All this fuels a deeper puzzle: what happens to information about everything that falls in? Classical relativity seems to hide it forever; quantum theory insists information can’t just vanish. This “information paradox” has pushed researchers to propose holographic universes, quantum‑entangled horizons, and new kinds of spacetime foam, using black holes not as monsters at the edge of understanding, but as the very tools for sharpening it.

Think of the universe’s biggest observatories as a network of specialised “senses” tuned to these enigmas. The Event Horizon Telescope links radio dishes across Earth to map the glowing plasma skimming just outside horizons. LIGO and Virgo listen for tiny stretches and squeezes in spacetime when distant pairs spiral together. Soon, LISA—three spacecraft flying millions of kilometres apart—will trail Earth, tracing slow, deep gravitational notes from super‑massive encounters.

Even our own galaxy’s centre, Sagittarius A*, has become a test site: by tracking individual stars whipping around it, astronomers watch relativity in action over decades. On smaller scales, simulations running on supercomputers evolve swarms of particles and magnetic fields, checking whether our equations reproduce the flickers and flares we actually see. In finance terms, each observation is like a different market indicator; only by combining them do we glimpse the underlying “economy” of gravity and quantum fields.

Black holes may end up guiding technology as much as theory.

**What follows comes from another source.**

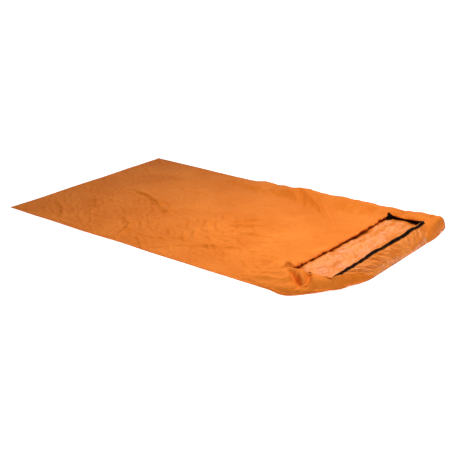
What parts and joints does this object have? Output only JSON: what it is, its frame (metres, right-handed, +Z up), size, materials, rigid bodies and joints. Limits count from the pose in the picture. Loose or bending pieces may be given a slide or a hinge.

As detectors improve, we’ll treat their signals like ultra‑precise clocks, probing tiny drifts that could flag new physics. Astronomers will use their growth histories to reverse‑engineer how the first galaxies assembled. Data scientists, meanwhile, treat messy telescope feeds like training sets, using AI to spot subtle patterns the way chefs refine a recipe—tweaking inputs until simulations “taste” like the cosmos itself.

In the end, these objects act less like villains and more like cosmic editors, trimming, revising, and sometimes redacting chapters of the universe’s story. Each new detection—whether a faint murmur in spacetime or a blurry ring of light—adds a sentence to a draft we’re still revising, inviting us to keep turning pages we haven’t written yet.

Here’s your challenge this week: pick one famous black hole from the episode (like Sagittarius A* at our galaxy’s center or Cygnus X-1) and spend 20 minutes digging into two recent observations or discoveries about it using NASA, ESA, or peer-reviewed sources. Then, create a single-page “cosmic wanted poster” for that black hole that includes its mass, distance from Earth, how it was detected (X-rays, gravitational waves, etc.), and one mind-blowing fact about its event horizon or accretion disk. Before the week ends, explain that black hole out loud to a friend or family member in under 2 minutes, aiming to make them say “wait, what?!” at least once.